Jean Struven attended the distinguished and prestigious Smith College. There she shone, majoring in economics, and graduating magna cum laude in 1945. She very much enjoyed two subjects, geology and art history, and always encouraged other people to take those types of classes for general requirements. Soon after graduation, she married Jim Harris, a handsome Navy veteran who worked as a sales engineer and enjoyed outdoors activities. The two plunged headlong into domestic life, Jim puttering in the garden, putting up storm windows, and cheerfully washing the car on weekends, Jean enthusiastically and energetically cooking and cleaning and, quite often, painting the walls. She worked as a schoolteacher for the first few years of their marriage and then decided to quit and devote herself to fulltime homemaking.

Their first child, David Harris, was born in 1950 and their second and last, Jimmie Harris, came into the world two years later. Although their mother was quite busy caring for two such young children, she found a way to use her adoration of tots to bring in a little extra family income by starting up a home kindergarten.
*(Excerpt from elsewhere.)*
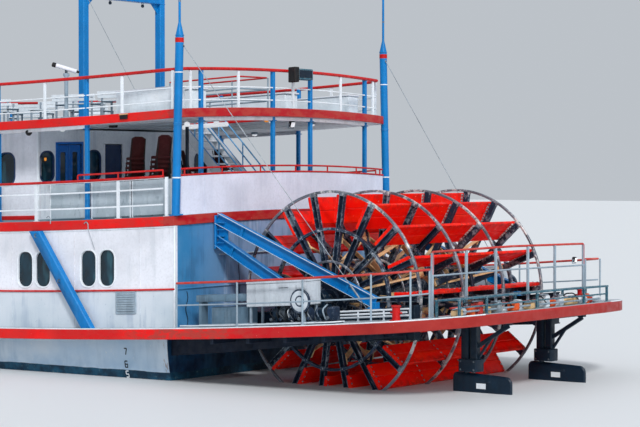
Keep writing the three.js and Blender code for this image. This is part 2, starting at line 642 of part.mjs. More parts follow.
function buildCornerPosts() {
  bothSides((label, side) => {
    const { x, y, r, top, lean, cone, mast } = CORNER;
    const base = bend(box(x - 150, x + 150, ...span(side, y - 140, y + 95),
      SECOND_TOP + GAP, SECOND_TOP + 40));
    const highY = side * (y - lean);
    const foot = [x, side * y, SECOND_TOP + 20 + lift(x, y, SECOND_TOP)];
    const post = bar(foot, [x, highY, top], circle(r, 12));
    const point = drum(r, x, highY, top - 5, top + cone, 12, 30);
    const pole = drum(30, x, highY, top + cone - 80, mast, 8, 18);
    const stayFoot = [STAY.footX, side * STAY.footY, interpolate(BEAM_TOP, STAY.footX) + GAP + 12];
    const stay = bar([x, highY, top - 120], stayFoot, circle(STAY.r, 6));
    rigid(`corner_post_${label}`, join([base, post, point, pole, stay]), "blue");
  });
}

function buildKingPosts() {
  const { x, y, top, half, shoe, beam } = KING;
  const foot = THIRD_TOP + 20 + lift(x, y, THIRD_TOP);
  const shoes = [1, -1].map((side) => bend(upright(x, side * y, shoe, THIRD_TOP + GAP, THIRD_TOP + 40)));
  const posts = [1, -1].map((side) => upright(x, side * y, half, foot, top));
  const cross = box(x - half + 15, x + half - 15, -y - half, y + half, top - beam, top);
  rigid("king_post_frame", join([...shoes, ...posts, cross]), "blue");
}

function buildPilothouse() {
  const { x0, x1, half, high, wall, eaves, roof } = HOUSE;
  const [z0, z1] = [THIRD_TOP + GAP, THIRD_TOP + high];
  const glass = HOUSE_GLASS.map((z) => THIRD_TOP + z);
  const openings = [
    ...HOUSE_FRONT_GLASS_Y.map((y) => box(x1 - 300, x1 + 300, y - 480, y + 480, ...glass)),
    ...HOUSE_SIDE_GLASS_X.map((x) => box(x - 520, x + 520, -half - 300, half + 300, ...glass)),
    box(x0 - 300, x0 + 300, ...HOUSE_AFT_GLASS, ...glass),
    doorway(x0, ...PILOT_DOOR, THIRD_TOP),
    box(x0 + wall, x1 - wall, -half + wall, half - wall, z0 - 10, z1 + 10),
  ];
  bent("pilothouse_walls", cut(box(x0, x1, -half, half, z0, z1), openings), "white");
  bent("pilothouse_roof", box(x0 - eaves, x1 + eaves, -half - eaves, half + eaves,
    z1 + GAP, z1 + roof), "red");
  const deskX = x1 - wall - 300;
  const desk = [[deskX - 400, z0], [deskX, z0], [deskX, z0 + 940], [deskX - 460, z0 + 840]];
  bent("helm_console", sidePlate(desk, -700, 700), "darkBlue");
}

function buildStacks() {
  const [x, y] = STACK_AT;
  bothSides((label, side) => {
    const tube = turned(STACK_PROFILE, x, side * y, THIRD_TOP + 100 + lift(x, y, THIRD_TOP));
    const base = bend(drum(STACK_BASE_R, x, side * y, THIRD_TOP + GAP, THIRD_TOP + 160, 16));
    rigid(`smokestack_${label}`, join([base, tube]), "black");
  });
}

const armTurn = (i) => ((ARM_PHASE_DEG + (360 / WHEEL_ARMS) * i) * Math.PI) / 180;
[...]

The happiness of the Harris family was not to last. As the children grew up, Jean and Jim began fighting and, perhaps worse, going through periods when they simply had little to say to each other. There was no dramatic moment, no "other man" or "other woman," just a kind of erosion of feeling until in 1964 Jean decided to call it quits. Her divorce was final the next year and Jean Harris was now a most attractive first-grade schoolteacher and divorced mother of two.

Soon a close friend named Marge Jacobson phoned and told Jean excitedly, "I got a guy for you" and introduced her to Dr. Herman Tarnower. Marge would ever after recall their meeting as an "instant take!"